We got the chance to host my Swiss friend's daughter for seven weeks while she was here in New Zealand, and it was the best thing we did this year (along with getting Clyde, our rescue puppy). Carina became part of our family, like a big sister to the kids, and an amazing support for me. She brought Dave the female cat home (and pampered her silly) after she'd gone AWOL when we got Clyde.
She played games with us, helped with dishes and cooked the meanest pancakes.
Boy oh boy we miss her. But what it showed me was that we love having someone else in our home - it somehow fills the gap and makes everything more fun. (So we're getting a French homestay in 2017, though we don't know if anyone could be as amazing as our Carina!)
Bumping into my old youth group boys, randomly
Having Olivier (an orphan from Rwanda) share our Christmas
It was kind of amazing, how we managed to enjoy this Christmas, in spite of everything... We even had quite a lovely pile of gifts under the tree. How is this possible? This Christmas has been full of little miracles, provision, kindness and blessings. Even the usually longed for - but this year dreaded - Christmas Eve was ok. Mainly because we invited a friend of Dash's from school to share Christmas with us. Olivier is a sixteen-year-old orphan from Rwanda, and his host family in New Zealand were returning to Samoa for Christmas, leaving him alone. We couldn't have that, now could we? Funny how when you open up your heart and your home, good things happen. Taking the focus off ourselves and sharing Christmas with someone who has never had a family Christmas before (!!!!!) saved our Christmas. We watched the Nativity Story movie together after hanging our stockings and drinking hot chocolate. Every Christmas that movie reminds me what Christmas is about: #makingroom #giving #love #selflessness #oursaviourisborn
We enjoyed a traditional early start to Christmas morning (6am - yep Olivier, this is how we do it!) with plenty of gifts (yep you too, Olivier!) Of course we wouldn't invite someone for Christmas without making sure they had prezzies to open too - we'd had a garage sale a few weeks earlier to fund gifts for Olivier and for the kids from each other. We had a lovely Christmas lunch with my family at my sister's house, and I even got a nap. All in all, surprisingly enjoyable - and Olivier declared it to be "miraculous".

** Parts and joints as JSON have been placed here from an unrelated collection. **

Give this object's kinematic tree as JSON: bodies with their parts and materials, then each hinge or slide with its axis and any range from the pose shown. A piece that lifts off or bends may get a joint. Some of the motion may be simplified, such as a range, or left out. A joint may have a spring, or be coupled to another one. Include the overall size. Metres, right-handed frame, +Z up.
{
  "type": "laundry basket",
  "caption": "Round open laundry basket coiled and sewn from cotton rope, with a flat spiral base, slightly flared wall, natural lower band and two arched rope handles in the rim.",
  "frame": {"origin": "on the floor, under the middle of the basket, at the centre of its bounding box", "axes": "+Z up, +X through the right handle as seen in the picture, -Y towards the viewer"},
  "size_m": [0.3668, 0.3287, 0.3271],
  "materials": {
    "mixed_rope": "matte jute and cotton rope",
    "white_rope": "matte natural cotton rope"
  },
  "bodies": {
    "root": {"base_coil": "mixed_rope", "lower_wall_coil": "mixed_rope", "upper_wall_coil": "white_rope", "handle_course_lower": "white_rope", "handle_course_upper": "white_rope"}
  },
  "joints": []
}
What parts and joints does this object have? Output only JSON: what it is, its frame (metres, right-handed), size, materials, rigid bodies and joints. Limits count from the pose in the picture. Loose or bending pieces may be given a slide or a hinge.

This was our first Christmas that I had to pull off on my own, and boy, things got tight there for a while. We found ourselves the recipients of a charitable food box and Christmas ham for the first time ever - which was strangely disorienting, as in the past we've been on the side of creating Christmas food parcels for needy families, not receiving them.
One thing it made me realise is just how much it means to sole parents to be remembered at Christmas - to be thought of, when you're on your own. When friends turned up unexpectedly with a gift for *me* to put under the tree, it meant the world. To have something to open on Christmas morning, myself, when all my focus had been about making sure the kids had gifts and a good Christmas - well, I can tell you I will never forget that feeling. Of being remembered, and thought of. #soflippingrateful
Rainbows End, just us, thanks to my mum and dad
My parents gave us tickets to Rainbows End and we finished off the year having a fun day out together, just the four of us. Scrag finally got to fulfill his wish and drive the Scorpion karts, as he just squeaked past 150cm tall (he was too little last time we went, and it was his goal to be tall enough to ride next time we came. He's only eight, such a tall lad!)
He was also tall enough to go on the more extreme rides like the "stratosfear" (one of those awful spinny-flip-you-upside-down rides that you couldn't pay me to go on).
Miss fab is an adrenaline junkie since ages ago and it was her delight to mentor her little bro into the ways of the anti-gravity force. Ugh. But he loved it.
And so that's a wrap from us.
2016, you sucked but you didn't kill me. Thanks for that.
HAPPY NEW YEAR
(and 2017 can ya go a bit easier on all of us pleeeeease???!)